The more these guys waffle on, the more I am convinced that it is a GREAT thing to be out of the market and preparing for the worst. Things are so bad Mr. NASDAQ is in hyperspin mode. Anyone ever see Animal House, the scene where the guard in the street is blowing his whistle and screaming remain calm, everything is fine and he ends up getting trampled? Now picture these guys standing in front of the stock exchange in December. TeeHee!

-- Gia (laureltree7@hotmail.com), November 08, 1999.

Gia, if it wasn't such a serious matter I am pretty sure I would be ROTFLMAO

;-(

-- ;-( (karlacalif@aol.com), November 09, 1999.


NASDAQ will also begin airing commercials soon advocating their belief that stocks trading at 100x earnings or even higher multiples are actually "good deals" and that investors should invest their retirement funds in such "undervalued" companies as a way to ensure a happy and wealthy retirement.

NASDAQ: "Be fully invested, and buy every dip."

Man 'o man, this crash is really going to be something to watch. Do you think CNBC could schedule it for sWEEPS week?

-- Me (me@me.me), November 09, 1999.


Good. I think they should stop rumors that prevent "panic buying." The reason being that they only people at that date who would be "panic buying" are the Day Before The Storm People. I dislike the Day Before The Storm People. I'm all for the "gobmint" dashing some cold water on their passion o' the moment. I also dread Southern California hysteria. Last year at the Christian shopping season people stood in lines for Ferbies, had riots, clogged freeways for miles, a black market arose, and shop windows were smashed for a Ferbie. Imagine these people in a panic for a "survival" item. I think order, behavioral control, and rumor busting is an excellent way for the "gobmint" to busy itself. It can focus all its attention on the For Ferbie People who are also the Day Before The Storm People in Southern California.

I think trading should be halted. By the time national defense is endangered, which it is, the populace has lost is free movement until the storm has blown over. I don't think the "gobmint" ought to fret about "rumors" on an issue that can destroy whole nations, whole populations, militaries, and vast industries. There ought to be a global ban on trading until the end of April. A time that stood still activated by every nation on this planet "for the 6 billion people." Be it securities, bonds or stocks there should be a ban globally on all movement. 6 billion people are a lot of lives at stake in this.

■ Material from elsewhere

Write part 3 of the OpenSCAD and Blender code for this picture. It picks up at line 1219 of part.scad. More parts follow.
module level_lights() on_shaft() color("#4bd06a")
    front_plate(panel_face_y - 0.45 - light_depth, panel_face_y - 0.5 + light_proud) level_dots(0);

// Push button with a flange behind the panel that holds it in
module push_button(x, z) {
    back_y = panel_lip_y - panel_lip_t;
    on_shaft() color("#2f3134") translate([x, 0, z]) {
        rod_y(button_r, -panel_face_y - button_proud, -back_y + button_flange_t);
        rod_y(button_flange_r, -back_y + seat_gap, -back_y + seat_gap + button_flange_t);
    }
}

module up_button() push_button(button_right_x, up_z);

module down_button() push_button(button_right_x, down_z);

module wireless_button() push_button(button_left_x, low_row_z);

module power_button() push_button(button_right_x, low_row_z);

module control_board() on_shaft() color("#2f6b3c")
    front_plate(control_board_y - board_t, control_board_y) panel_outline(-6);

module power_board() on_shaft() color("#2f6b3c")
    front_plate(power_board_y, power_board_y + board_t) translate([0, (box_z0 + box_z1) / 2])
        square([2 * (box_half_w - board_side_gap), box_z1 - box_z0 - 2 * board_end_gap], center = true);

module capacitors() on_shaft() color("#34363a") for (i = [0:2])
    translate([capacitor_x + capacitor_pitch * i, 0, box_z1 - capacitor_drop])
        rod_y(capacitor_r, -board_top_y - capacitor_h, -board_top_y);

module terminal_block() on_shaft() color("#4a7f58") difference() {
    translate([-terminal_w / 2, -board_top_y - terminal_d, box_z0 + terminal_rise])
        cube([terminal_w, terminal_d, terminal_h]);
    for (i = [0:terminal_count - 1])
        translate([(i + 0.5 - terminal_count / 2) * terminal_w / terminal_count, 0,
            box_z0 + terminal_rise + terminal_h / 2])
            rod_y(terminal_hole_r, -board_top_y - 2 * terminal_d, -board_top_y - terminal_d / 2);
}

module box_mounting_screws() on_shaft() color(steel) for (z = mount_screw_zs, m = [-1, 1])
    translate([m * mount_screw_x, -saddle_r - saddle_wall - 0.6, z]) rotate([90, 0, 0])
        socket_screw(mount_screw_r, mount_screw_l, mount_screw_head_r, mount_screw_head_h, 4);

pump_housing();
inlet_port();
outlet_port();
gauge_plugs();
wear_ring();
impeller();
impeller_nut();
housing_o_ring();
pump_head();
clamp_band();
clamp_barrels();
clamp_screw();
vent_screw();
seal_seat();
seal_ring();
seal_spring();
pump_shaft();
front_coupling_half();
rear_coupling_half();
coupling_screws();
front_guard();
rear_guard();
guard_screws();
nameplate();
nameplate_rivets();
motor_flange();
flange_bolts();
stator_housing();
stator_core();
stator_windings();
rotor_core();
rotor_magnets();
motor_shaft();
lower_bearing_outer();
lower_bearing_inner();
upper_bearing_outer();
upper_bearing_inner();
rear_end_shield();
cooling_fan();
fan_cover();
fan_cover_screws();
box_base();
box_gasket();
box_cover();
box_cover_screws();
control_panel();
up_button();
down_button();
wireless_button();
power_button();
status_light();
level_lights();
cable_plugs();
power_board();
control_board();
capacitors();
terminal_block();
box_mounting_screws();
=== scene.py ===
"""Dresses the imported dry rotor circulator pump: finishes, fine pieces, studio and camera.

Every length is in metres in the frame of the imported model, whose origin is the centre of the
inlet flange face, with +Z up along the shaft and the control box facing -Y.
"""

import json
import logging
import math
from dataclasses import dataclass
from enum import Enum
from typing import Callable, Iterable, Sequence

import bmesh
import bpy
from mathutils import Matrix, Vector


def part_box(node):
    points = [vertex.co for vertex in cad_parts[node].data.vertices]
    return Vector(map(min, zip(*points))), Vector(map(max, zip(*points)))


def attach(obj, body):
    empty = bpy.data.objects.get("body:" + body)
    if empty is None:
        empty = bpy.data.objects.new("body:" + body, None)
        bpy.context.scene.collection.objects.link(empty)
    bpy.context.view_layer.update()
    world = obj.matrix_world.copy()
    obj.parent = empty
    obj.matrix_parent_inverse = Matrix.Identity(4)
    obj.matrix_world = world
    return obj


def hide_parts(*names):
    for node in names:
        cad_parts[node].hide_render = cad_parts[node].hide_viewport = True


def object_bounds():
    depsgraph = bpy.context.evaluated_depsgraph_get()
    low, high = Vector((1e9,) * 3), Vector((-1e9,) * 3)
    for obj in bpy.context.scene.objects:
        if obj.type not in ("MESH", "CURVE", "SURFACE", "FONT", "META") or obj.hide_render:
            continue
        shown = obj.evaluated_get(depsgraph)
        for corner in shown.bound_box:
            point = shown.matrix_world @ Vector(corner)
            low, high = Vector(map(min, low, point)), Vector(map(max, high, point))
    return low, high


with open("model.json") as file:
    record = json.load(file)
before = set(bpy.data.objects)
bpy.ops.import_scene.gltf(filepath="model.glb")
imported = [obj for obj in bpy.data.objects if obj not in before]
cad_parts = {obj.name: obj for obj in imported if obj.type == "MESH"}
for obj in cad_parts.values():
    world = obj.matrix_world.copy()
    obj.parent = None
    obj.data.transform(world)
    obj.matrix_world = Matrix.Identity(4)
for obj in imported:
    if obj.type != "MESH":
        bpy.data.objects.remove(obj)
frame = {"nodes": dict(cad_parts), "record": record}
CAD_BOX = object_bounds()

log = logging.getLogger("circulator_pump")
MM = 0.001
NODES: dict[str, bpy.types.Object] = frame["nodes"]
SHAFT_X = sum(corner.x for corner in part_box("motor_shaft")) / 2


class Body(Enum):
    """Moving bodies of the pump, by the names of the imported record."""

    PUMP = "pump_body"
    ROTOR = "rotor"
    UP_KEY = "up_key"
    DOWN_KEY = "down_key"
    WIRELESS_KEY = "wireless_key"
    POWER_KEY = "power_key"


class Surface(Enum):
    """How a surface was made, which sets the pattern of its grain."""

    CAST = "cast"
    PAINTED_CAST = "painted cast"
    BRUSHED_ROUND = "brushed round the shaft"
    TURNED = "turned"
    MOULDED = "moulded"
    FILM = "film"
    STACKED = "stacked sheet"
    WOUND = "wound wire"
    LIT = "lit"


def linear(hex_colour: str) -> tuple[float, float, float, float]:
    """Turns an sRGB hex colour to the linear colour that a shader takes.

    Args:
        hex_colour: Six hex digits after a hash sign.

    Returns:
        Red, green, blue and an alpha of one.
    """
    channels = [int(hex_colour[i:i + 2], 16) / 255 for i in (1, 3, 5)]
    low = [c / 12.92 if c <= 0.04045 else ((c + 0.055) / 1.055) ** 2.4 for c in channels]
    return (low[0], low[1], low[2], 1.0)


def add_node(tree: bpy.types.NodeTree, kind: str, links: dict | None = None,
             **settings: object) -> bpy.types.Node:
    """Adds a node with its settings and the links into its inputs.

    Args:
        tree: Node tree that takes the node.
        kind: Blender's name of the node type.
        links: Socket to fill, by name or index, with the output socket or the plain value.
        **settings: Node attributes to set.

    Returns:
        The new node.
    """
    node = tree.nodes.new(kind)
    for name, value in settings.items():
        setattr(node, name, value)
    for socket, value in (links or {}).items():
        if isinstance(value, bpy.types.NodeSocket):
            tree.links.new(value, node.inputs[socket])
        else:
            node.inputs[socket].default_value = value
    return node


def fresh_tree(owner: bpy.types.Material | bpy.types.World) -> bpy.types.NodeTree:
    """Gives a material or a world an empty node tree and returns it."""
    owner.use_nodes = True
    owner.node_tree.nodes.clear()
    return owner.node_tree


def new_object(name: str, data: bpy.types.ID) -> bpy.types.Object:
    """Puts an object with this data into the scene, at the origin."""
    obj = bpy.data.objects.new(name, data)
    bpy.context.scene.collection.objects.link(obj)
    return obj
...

We all saw for ourselves on various charts the market was following a 1929 pattern. No one has to put up with it. All nations can ban trading and not turn gray haired in a night or spend vast sums on PR nonsense. Y2K is unprecedented and if nations don't bend in the wind they will break. It calls for some unprecedented acts.

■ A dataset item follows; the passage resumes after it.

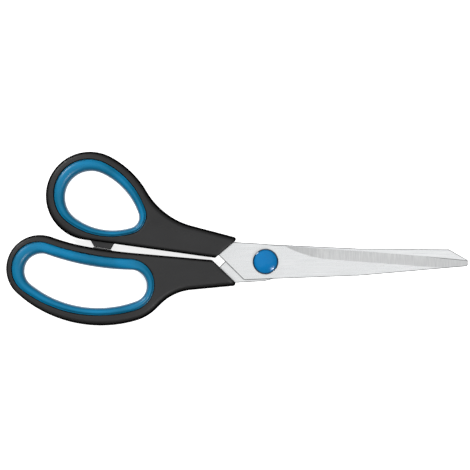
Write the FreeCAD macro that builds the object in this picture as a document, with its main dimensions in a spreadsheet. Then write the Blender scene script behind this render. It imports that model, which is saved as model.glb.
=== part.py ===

People also would not fret so much. There'd be nothing to be had in it all but to wait. Time frozen. No loss and no gain. There's something to be said for that peace. By the end of April spring will be in the air, sporadic outages will have become unintimidating, some corporations may have moved, there will be unexpected winners and losers, and sanity will reign. If there's no loss and no gain why not freeze the whole dang thing until the end of April? Whole nations and people lost wouldn't be by the hands of investors. Investors would be innocent.

Pollyanish I am sure but preparedness has gone now from just preparedness, and into the herd panic mentality of self-fulfilling prophecy with potential Day Before The Storm People leaping into the picture: Bank runs are happening, goofy safes are selling out, hysteria stunts are being pulled on corporate stocks, nations are being toasted by investors, For Ferbie people are starting to make their seasonal shopping lists, and there are false rumors being spread about. I'm just not against "gobmint" psyche and literal controls right now.

-- Paula (chowbabe@pacbell.net), November 09, 1999.


"Our biggest concern has always been the fear that people will make decisions about economics, buying or selling of securities, based on a rumor"

Like this isn't the way much stock trading is decided upon now.